Beyond lasik to cataract surgery
At higher powers, the fluence at the focal region of the laser can be sufficient to selectively ablate material. Applications include lasik, eye surgery and selective ablation of regions of biological samples.
“From an OEM and commercial applications viewpoint, a major benefit of the high peak power with minimal thermal effects [of ultrafast lasers] is that this combination enables cold ablation in therapeutic interventions,” said Matthias Schulze, Coherent’s marketing director for OEM components and instrumentation.
Tissue can be destroyed or cut with unprecedented spatial precision in 3-D without the risk of causing thermal damage to surrounding tissues. And for improved patient outcomes, surgeons are increasingly turning to femtosecond lasers to carry out procedures previously possible with nanosecond or picosecond pulsed lasers.
“I was recently at the annual American Conference of Ophthalmology [in November, in New Orleans] along with 32,000 other attendees, where there was a lot of buzz about ultrafast lasers,” Schulze said. “I’m not talking about all-laser lasik, which you can almost classify now as a legacy application [there are nearly 4000 ultrafast lasers in the field for this elective procedure]. Rather, the new hot application is cataract surgery.”
One advantage of ultrafast lasers is that the same laser can perform up to many different parts of the procedure. First, it can be used to fragment the incipient lens, often with no need for ultrasound. This benefit is not only a question of complexity and patient discomfort, but there is also currently quite a debate about the potential negative impact of using any ultrasound in the eye.
The same laser can then be used to cut the capsule ready to accept the new intraocular lens (IOL), to make the incisions through which the foldable IOL is inserted, and to make cuts in the cornea to correct any astigmatism.
Latest laser developments
A great deal of progress has been made in transforming ultrafast lasers from large open-architecture systems requiring a great deal of expert attention to “black boxes” requiring no interaction. But further advances are required to increase the number of researchers in biology who are willing or able to use ultrafast lasers.
“Overall cost and what that money will buy in terms of flexibility – e.g., wavelength range and power – [remain] a considerable barrier, with an ultrafast laser representing one of the biggest single investments they will make,” Armstrong said.

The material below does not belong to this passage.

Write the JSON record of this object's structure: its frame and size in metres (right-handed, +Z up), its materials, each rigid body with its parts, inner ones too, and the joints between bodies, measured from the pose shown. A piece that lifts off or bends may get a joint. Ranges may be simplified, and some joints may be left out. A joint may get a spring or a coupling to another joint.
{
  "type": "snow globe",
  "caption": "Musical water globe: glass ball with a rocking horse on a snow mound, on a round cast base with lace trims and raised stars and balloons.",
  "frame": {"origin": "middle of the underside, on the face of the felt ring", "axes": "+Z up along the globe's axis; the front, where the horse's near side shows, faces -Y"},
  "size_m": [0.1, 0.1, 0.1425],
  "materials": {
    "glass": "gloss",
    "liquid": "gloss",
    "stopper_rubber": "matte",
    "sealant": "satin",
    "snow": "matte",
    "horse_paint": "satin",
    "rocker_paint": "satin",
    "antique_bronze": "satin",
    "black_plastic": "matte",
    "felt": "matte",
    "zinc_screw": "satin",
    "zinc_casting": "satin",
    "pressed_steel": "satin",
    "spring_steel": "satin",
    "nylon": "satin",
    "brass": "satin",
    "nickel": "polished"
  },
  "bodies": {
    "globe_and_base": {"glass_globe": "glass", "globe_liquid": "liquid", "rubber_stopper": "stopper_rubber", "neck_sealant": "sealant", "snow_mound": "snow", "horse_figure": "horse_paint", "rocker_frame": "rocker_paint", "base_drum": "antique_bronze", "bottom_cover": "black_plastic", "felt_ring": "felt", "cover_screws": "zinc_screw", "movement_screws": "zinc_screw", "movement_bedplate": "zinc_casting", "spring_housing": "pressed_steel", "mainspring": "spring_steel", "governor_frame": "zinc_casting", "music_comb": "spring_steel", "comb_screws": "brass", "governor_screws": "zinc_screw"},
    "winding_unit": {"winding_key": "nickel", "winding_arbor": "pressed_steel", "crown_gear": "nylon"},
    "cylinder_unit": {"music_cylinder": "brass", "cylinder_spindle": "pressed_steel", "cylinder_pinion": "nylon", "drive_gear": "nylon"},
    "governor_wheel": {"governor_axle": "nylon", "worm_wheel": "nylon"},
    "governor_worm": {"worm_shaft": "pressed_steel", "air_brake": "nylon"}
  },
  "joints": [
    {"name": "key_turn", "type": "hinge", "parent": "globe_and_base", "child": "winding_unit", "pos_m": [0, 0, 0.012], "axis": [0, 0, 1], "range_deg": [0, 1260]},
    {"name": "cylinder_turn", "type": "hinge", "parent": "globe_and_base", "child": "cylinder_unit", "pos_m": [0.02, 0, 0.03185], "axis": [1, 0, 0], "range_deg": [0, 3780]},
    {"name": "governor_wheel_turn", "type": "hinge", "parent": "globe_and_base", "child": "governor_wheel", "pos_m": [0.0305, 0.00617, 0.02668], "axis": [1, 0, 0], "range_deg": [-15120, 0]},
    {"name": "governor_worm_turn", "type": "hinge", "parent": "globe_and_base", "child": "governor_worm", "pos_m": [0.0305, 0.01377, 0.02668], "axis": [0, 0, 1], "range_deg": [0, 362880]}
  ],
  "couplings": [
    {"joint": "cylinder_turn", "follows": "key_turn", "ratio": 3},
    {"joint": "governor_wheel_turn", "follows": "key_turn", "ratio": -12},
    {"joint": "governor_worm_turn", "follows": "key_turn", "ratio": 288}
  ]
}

“Reduction in cost may in part be facilitated by less-complex architectures, such as direct-diode pumping of gain material, fiber lasers and use of semiconductor materials, although some of these approaches may trade off restricted flexibility for lower cost. Advances in flexibility could be driven by taking advantage of the wide tunability offered by OPOs [optical parametric oscillators].”

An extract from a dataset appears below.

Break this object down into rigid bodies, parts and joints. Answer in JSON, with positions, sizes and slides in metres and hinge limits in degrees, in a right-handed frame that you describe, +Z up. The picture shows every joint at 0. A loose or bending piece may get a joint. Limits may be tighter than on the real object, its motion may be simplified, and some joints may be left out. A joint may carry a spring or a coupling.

Stent with ultrafine structures fabricated with a Spirit industrial femtosecond laser. Strut widths and thicknesses are <50 mm. Courtesy of Spectra-Physics, a Newport Corp. brand.
Ultrafast fiber lasers
Fianium’s Seaton also believes that over the next few years, we should expect greater penetration of various ultrafast fiber lasers into biomedical study. “The low cost structure, versatility and unprecedented reliability will open up new applications which [are] currently either locked because of unavailability of suitable laser sources or simply inaccessible because of [the] prohibitively high cost of such lasers,” he said.
There are considerable advantages to the fiber laser platform in terms of size, cooling requirements and cost compared with traditional DPSS femtosecond lasers, particularly for ophthalmic surgery.
Other up-and-coming applications of ultrafast lasers include fabrication of implantable medical devices such as cardiovascular stents, intraocular lenses, prosthetics and catheters.
“Stents previously were commonly manufactured with nanosecond pulsed lasers, but new materials and finer structures for cardiovascular and peripheral stents with improved biocompatibility require femtosecond lasers,” Klein said.